In assoluto la prima promessa elettorale di Donald Trump è stata quella di chiudere la guerra ucraina, facendolo in 24 ore. Per questo all’indomani delle elezioni, vista l’apparente inattività dei primi tempi di mandato, molti, specialmente tra i detrattori, si sono chiesti se veramente il neo-eletto avesse volontà e capacità di mettere mano al dossier.
Senza smentirsi però, con la sua consueta, rozza “diplomazia della mannaia”, Trump ha affrontato la questione e messo in campo proposte consistenti. Ha strapazzato Zelensky, anche a favore di telecamera, ed ha fornito a Putin una serie di motivi per arrivare al compromesso. E a poche ore dalla telefonata con Putin, terminata con una proposta di cessate il fuoco parziale, Donald Trump e Volodymyr Zelensky hanno avuto un colloquio telefonico per approfondire la questione. Una telefonata che Trump ha definito molto buona. L’obiettivo è fermare gli attacchi russi alle infrastrutture energetiche ucraine, vero fulcro strategico della sicurezza e della stabilità dell’intera regione.

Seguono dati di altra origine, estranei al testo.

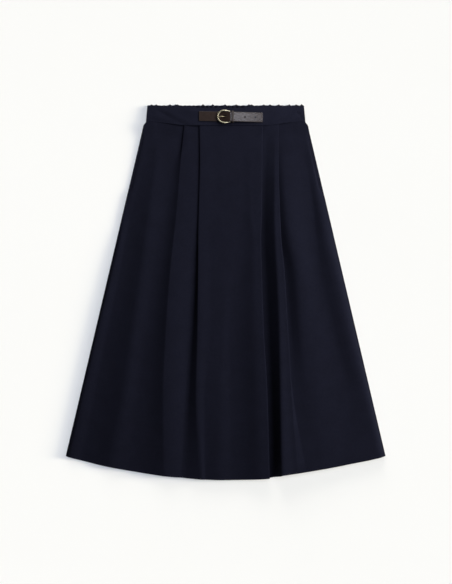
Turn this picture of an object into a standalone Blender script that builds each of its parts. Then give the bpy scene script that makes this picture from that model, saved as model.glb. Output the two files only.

La giornata era iniziata con Tim Walz, consigliere per la Sicurezza USA, che annunciava di aver concordato con il suo omologo russo una serie di colloqui USA-Russia per la pace in Ucraina da tenersi in Arabia Saudita. Su X appariva la notizia di un colloquio telefonico in corso tra Trump e Zelensky e l’agenzia russa Tass annunciava colloqui per il cessate il fuoco in Ucraina da tenersi tra USA e Russia in Arabia Saudita.
Da ultimo l’inviato di Trump, Steve Witkoff, attraverso Bloomberg, riferiva di negoziati a partire da lunedì prossimo, prevedendo un cessate il fuoco in Ucraina entro un paio di settimane. Sempre la Tass ci dice che Putin avrebbe accettato una tregua temporanea e di interrompere gli attacchi alle infrastrutture energetiche ucraine.
Si tratterebbe di una proposta limitata di fronte alla tregua incondizionata di 30 giorni accettata da Kiev su pressione degli USA – ma respinta da Mosca –, che prevedeva la sospensione totale delle ostilità via terra, aria e mare. Zelensky si è detto pronto anche ad un cessate il fuoco limitato, ma ha rimarcato l’esigenza di garanzie USA affinché sia rispettato. “La parola di Putin che non colpirà più le infrastrutture energetiche non è sufficiente. La guerra ci ha resi persone pratiche”, ha dichiarato il presidente ucraino.
Siamo in attesa dei dettagli del colloquio tra Zelensky e Trump per comprendere quali saranno i siti energetici strategici da proteggere e se vi siano le basi per un accordo. Tuttavia, la sfiducia tra Mosca e Kiev rimane alta e proprio oggi i contendenti si sono accusati a vicenda di nuovi attacchi contro infrastrutture critiche.
A margine di questi fatti dobbiamo anche registrare il mutismo ed al massimo il balbettio dell’Europa, che sostanzialmente non ha capito l’importanza di affrontare questo momento di verità, decisivo per l’esistenza stessa dell’Europa come soggetto politico piuttosto che come oggetto geopolitico. È la differenza che passa tra stare al tavolo mondiale come commensale o come pietanza nel menu.
Zelensky afferma di aver ottenuto le garanzie preventive per la tregua, ma tale concessione non è nei programmi russi e americani. Occorre dire che, in modo coerente allo stile mercantilista trumpiano, le garanzie sono nelle contropartite previste nelle promesse di pace.
Distacco russo dalla Cina, controllo del gas russo in Europa attraverso la riapertura del Nord Stream, risorse minerarie strategiche ucraine come pagamento dei debiti di guerra: questa è la contropartita USA. Liberazione dal rapporto di subordinazione con la Cina, accesso al mercato del gas europeo, consolidamento delle conquiste sul terreno ucraino, Ucraina fuori della NATO: questa è la contropartita russa.
Da ultimo è da registrare il rilievo che l’Arabia Saudita sta assumendo nelle relazioni internazionali, un ruolo che è emerso nella soluzione della crisi siriana e che si sta consolidando con la garanzia degli accordi per l’Ucraina. Riyad si prepara in tal modo a supportare la proiezione geopolitica degli Usa nell’area.